> _Your goal_
Return the records, each one exactly as written.

> _Data for this task_
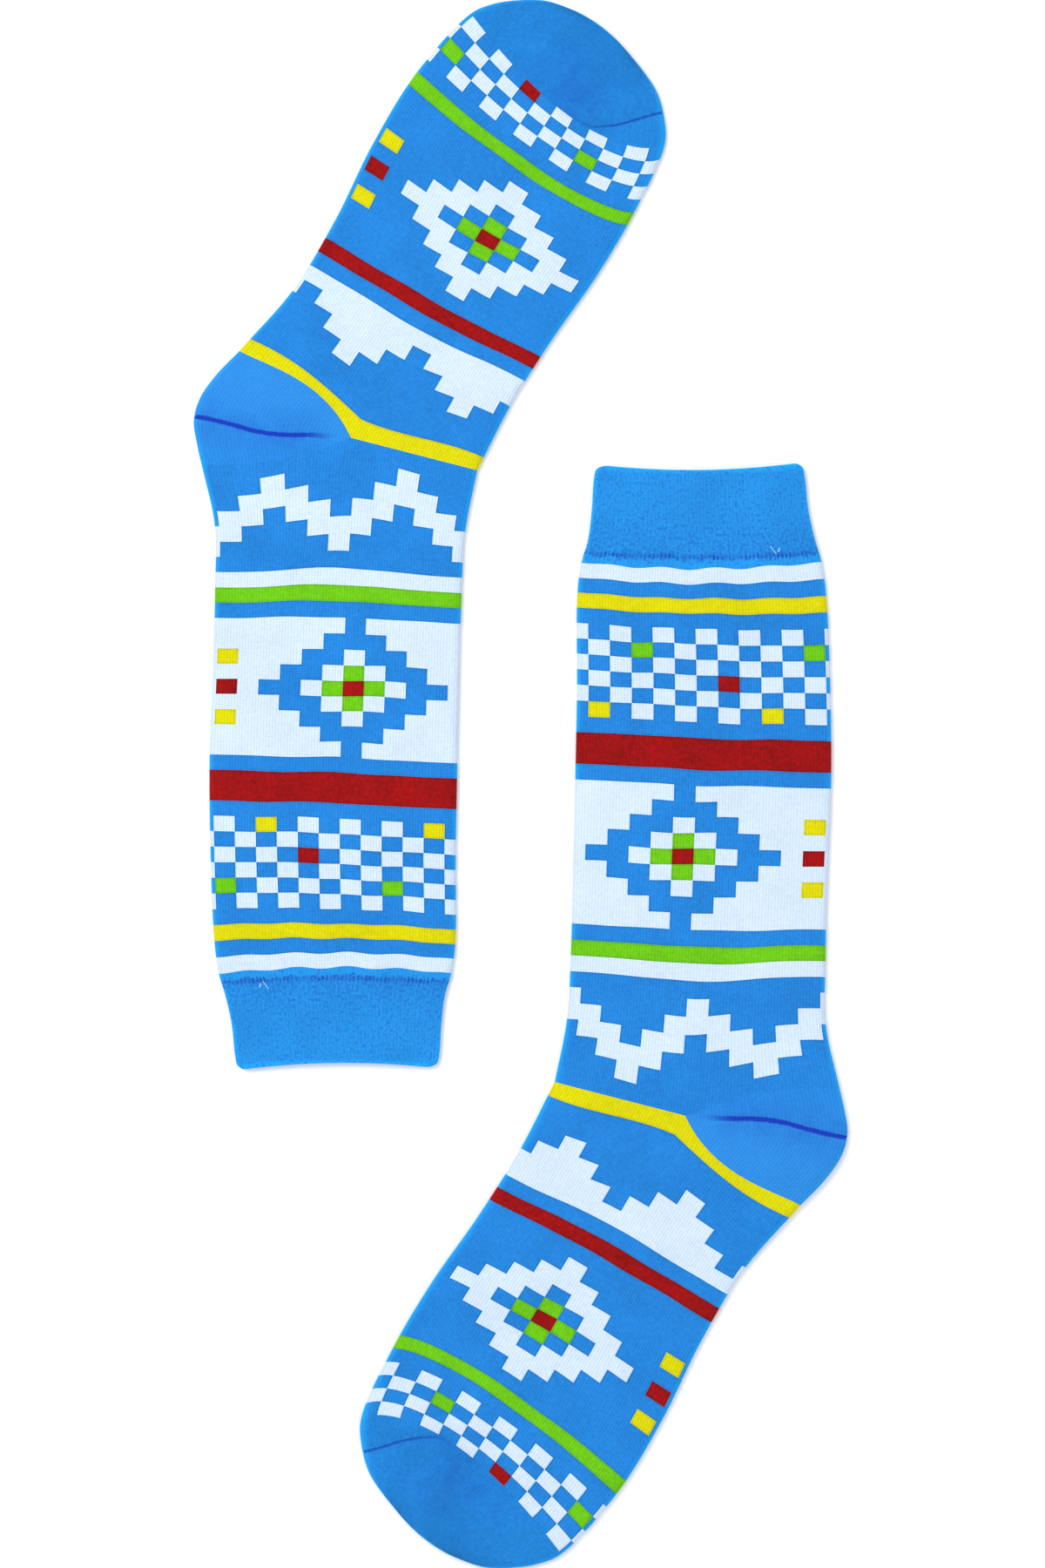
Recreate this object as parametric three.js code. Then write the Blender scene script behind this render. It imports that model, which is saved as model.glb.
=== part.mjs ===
// A pair of knitted crew socks, laid flat on their sides with the toes pointing opposite ways.
// Each sock is a flattened hollow tube: a double cuff, a leg, a turned heel, a foot and a closed toe.
// Millimetres, +Z up. The socks lie on Z = 0 and the middle of the pair is over the origin.
import * as THREE from 'three';

// Cloth
const WALL = 1.3;            // one knitted layer
const CUFF_WALL = 1.5;       // the cuff is knitted double
const EDGE_HEIGHT = 3.8;     // both layers and the air between them, at the folded edges
const CROWN = 0.9;           // how much higher the middle of the width stands
const EDGE_RADIUS = EDGE_HEIGHT / 2;
const SEAM_GAP = 0.3;        // between neighbouring pieces

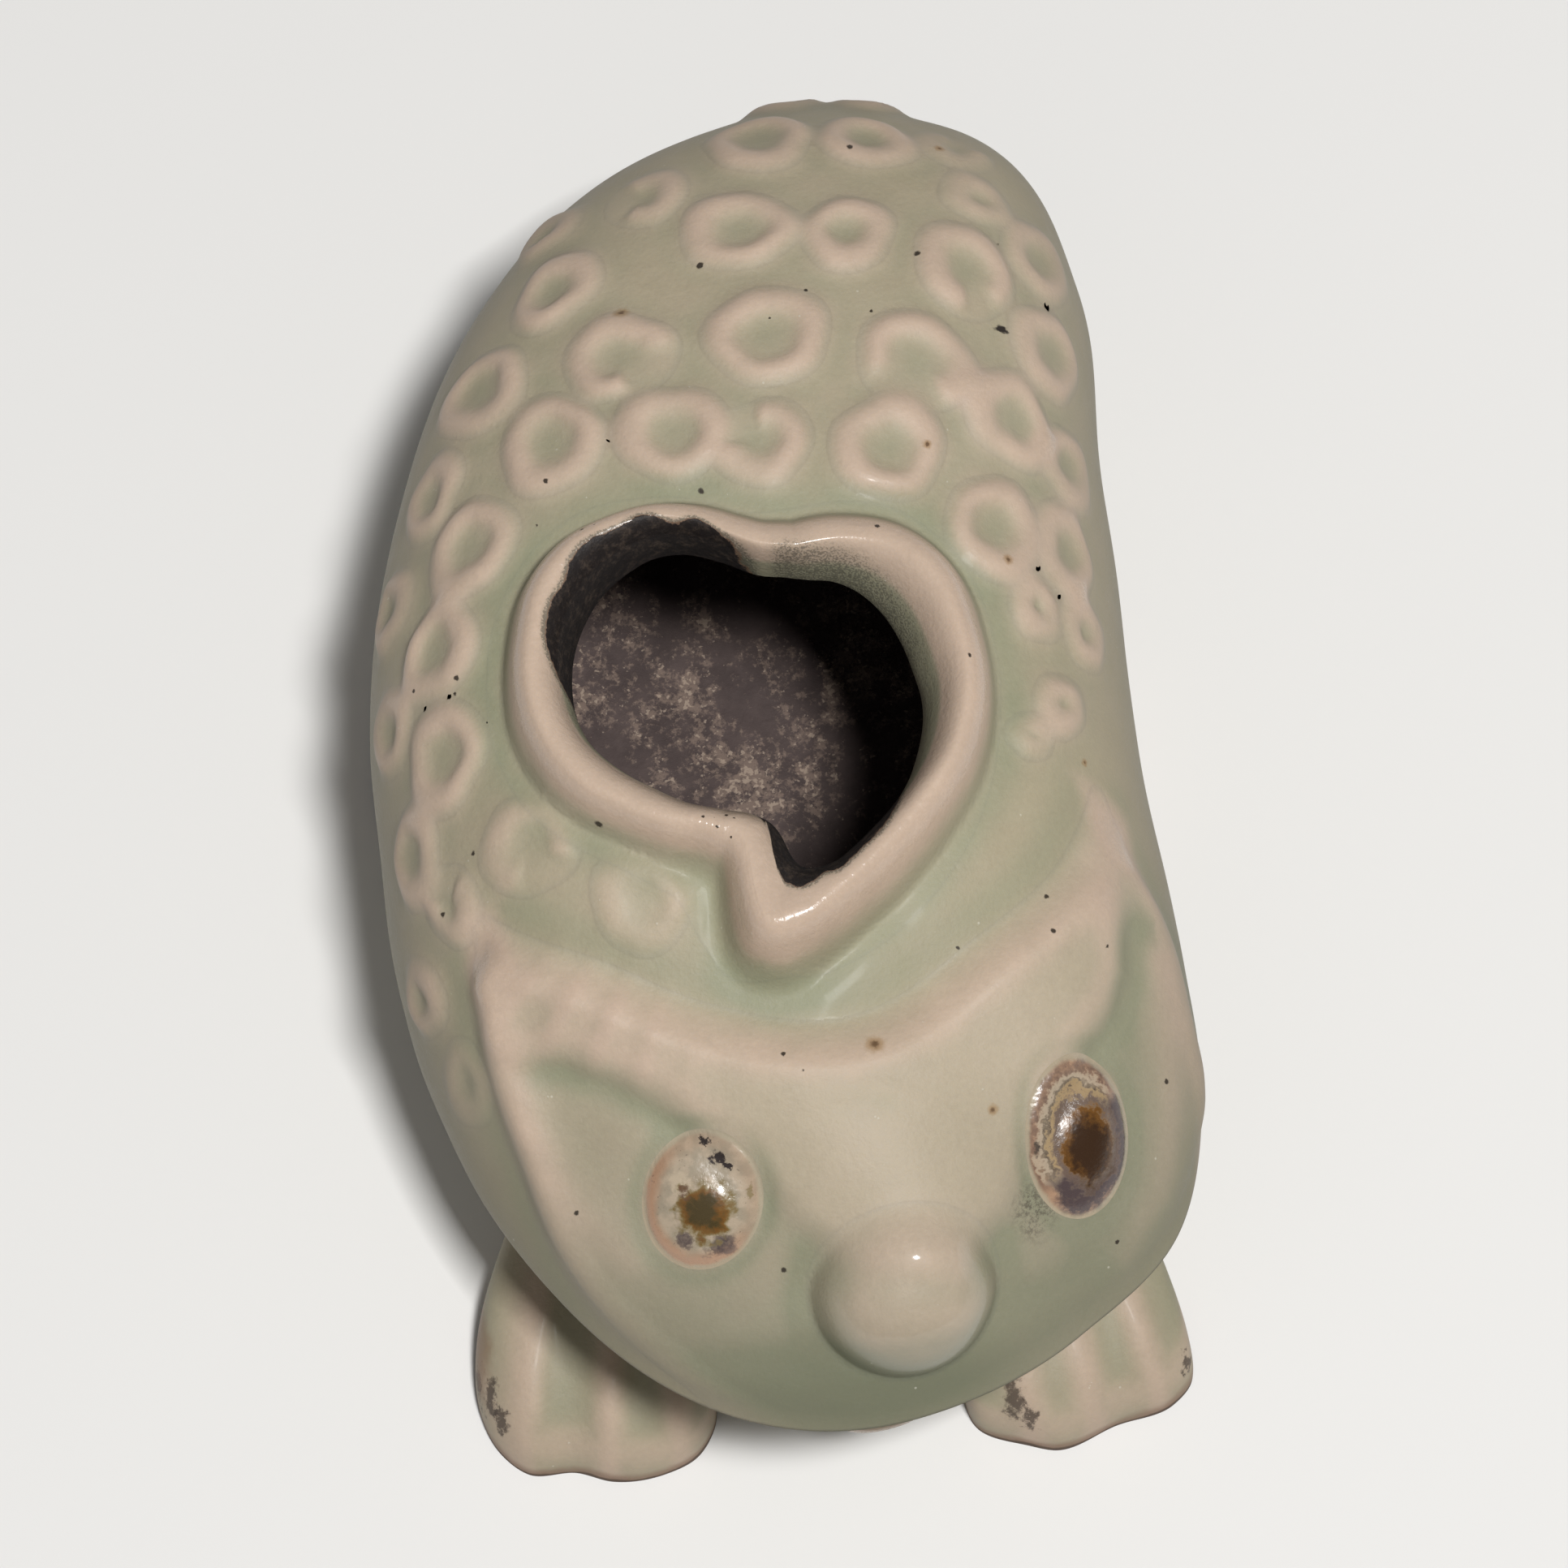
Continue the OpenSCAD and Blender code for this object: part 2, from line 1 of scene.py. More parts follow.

> _Complete output_
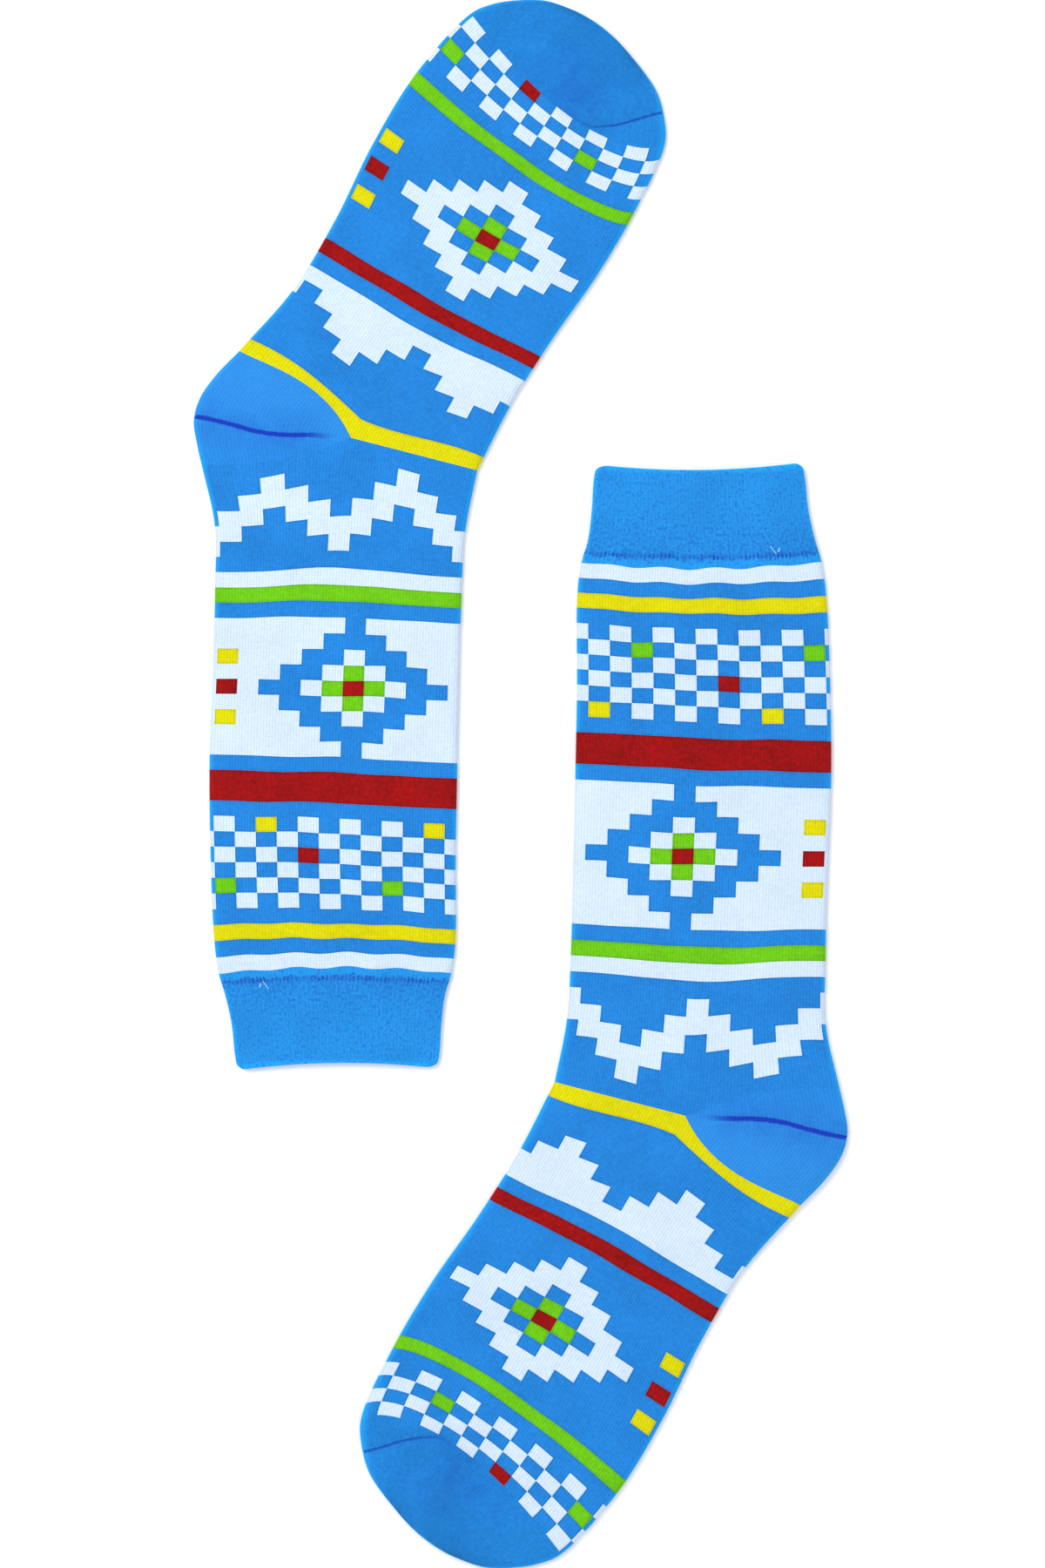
Recreate this object as parametric three.js code. Then write the Blender scene script behind this render. It imports that model, which is saved as model.glb.
=== part.mjs ===
// A pair of knitted crew socks, laid flat on their sides with the toes pointing opposite ways.
// Each sock is a flattened hollow tube: a double cuff, a leg, a turned heel, a foot and a closed toe.
// Millimetres, +Z up. The socks lie on Z = 0 and the middle of the pair is over the origin.
import * as THREE from 'three';

// Cloth
const WALL = 1.3;            // one knitted layer
const CUFF_WALL = 1.5;       // the cuff is knitted double
const EDGE_HEIGHT = 3.8;     // both layers and the air between them, at the folded edges
const CROWN = 0.9;           // how much higher the middle of the width stands
const EDGE_RADIUS = EDGE_HEIGHT / 2;
const SEAM_GAP = 0.3;        // between neighbouring pieces

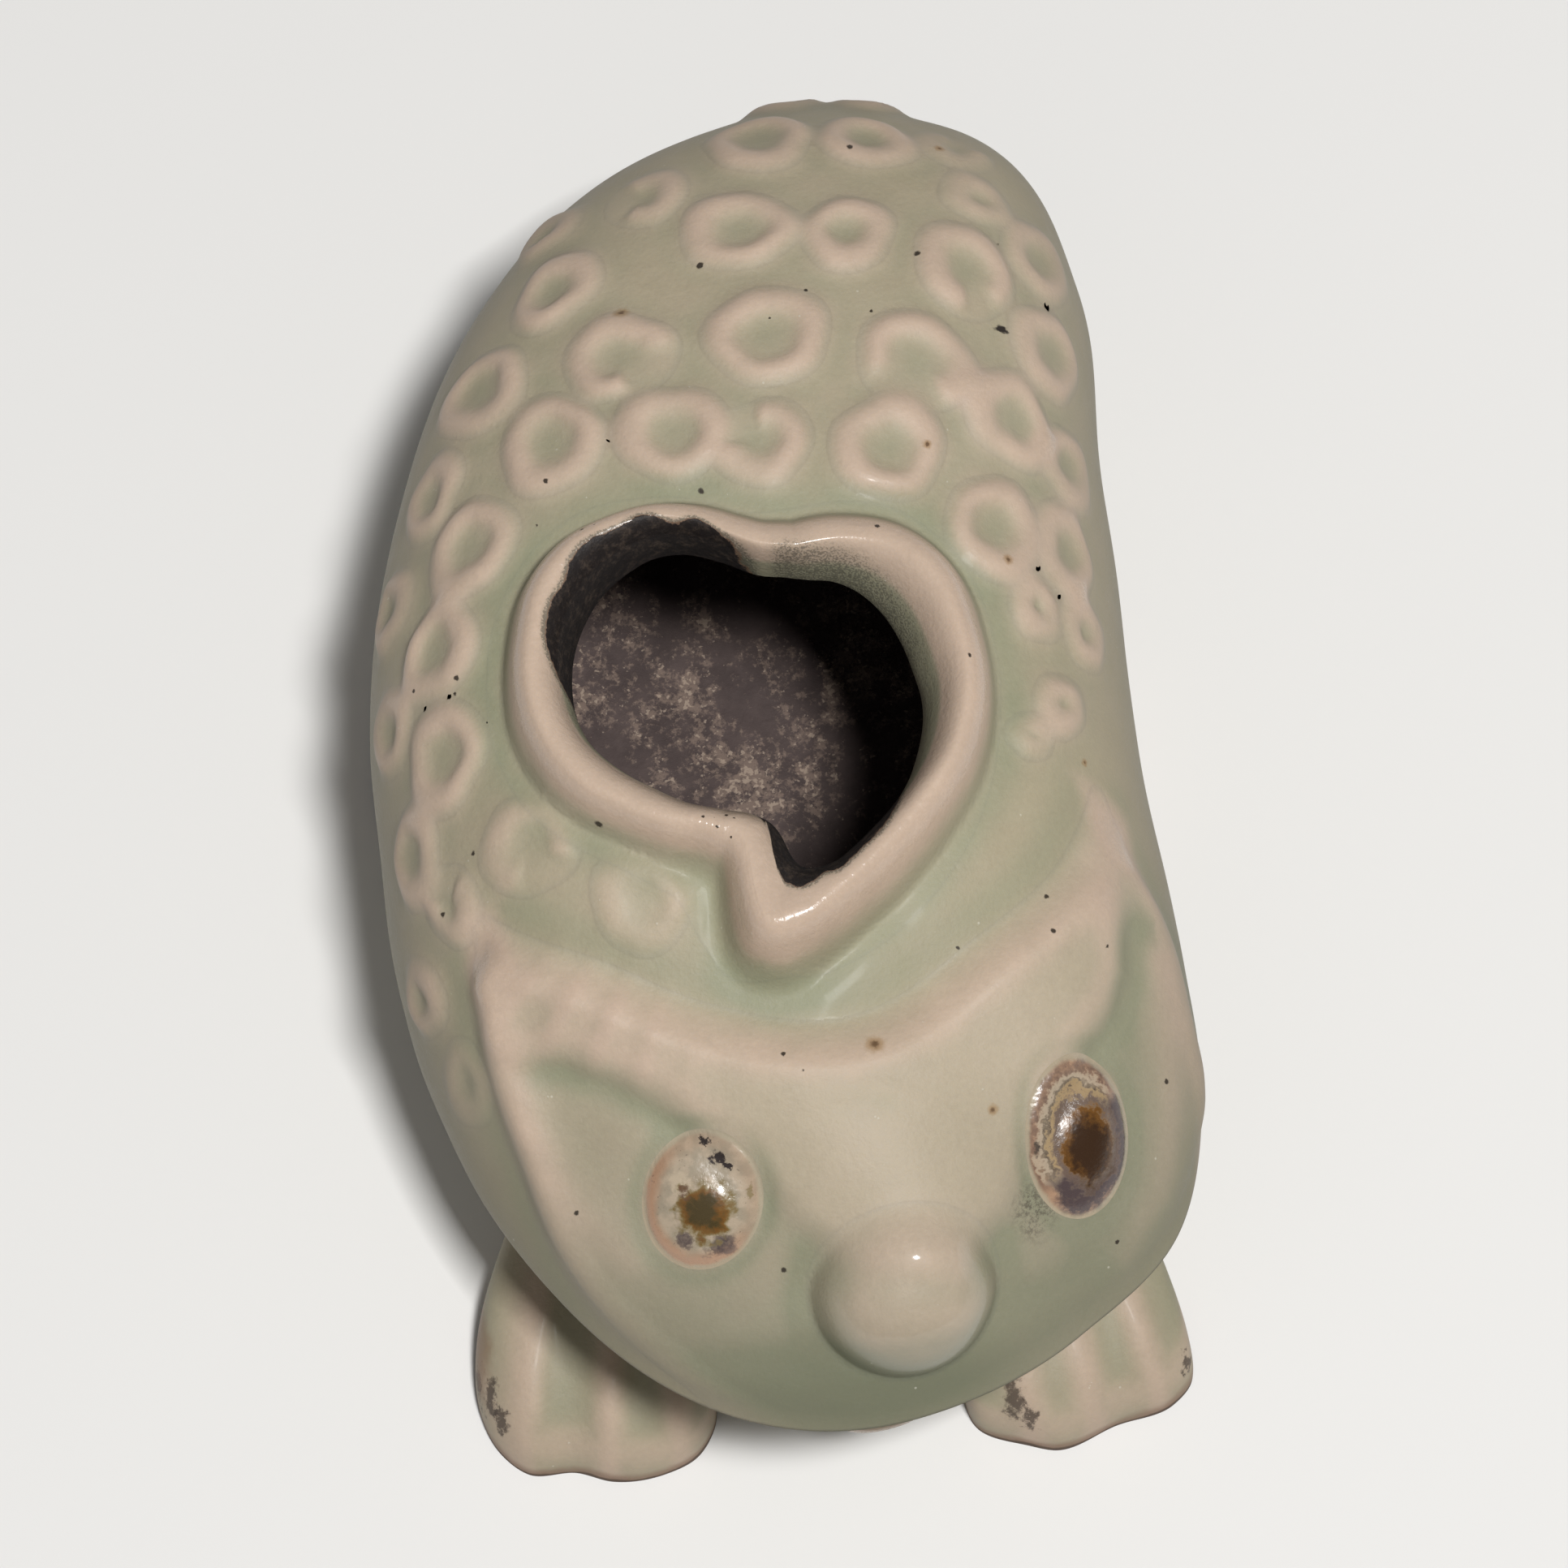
Continue the OpenSCAD and Blender code for this object: part 2, from line 1 of scene.py. More parts follow.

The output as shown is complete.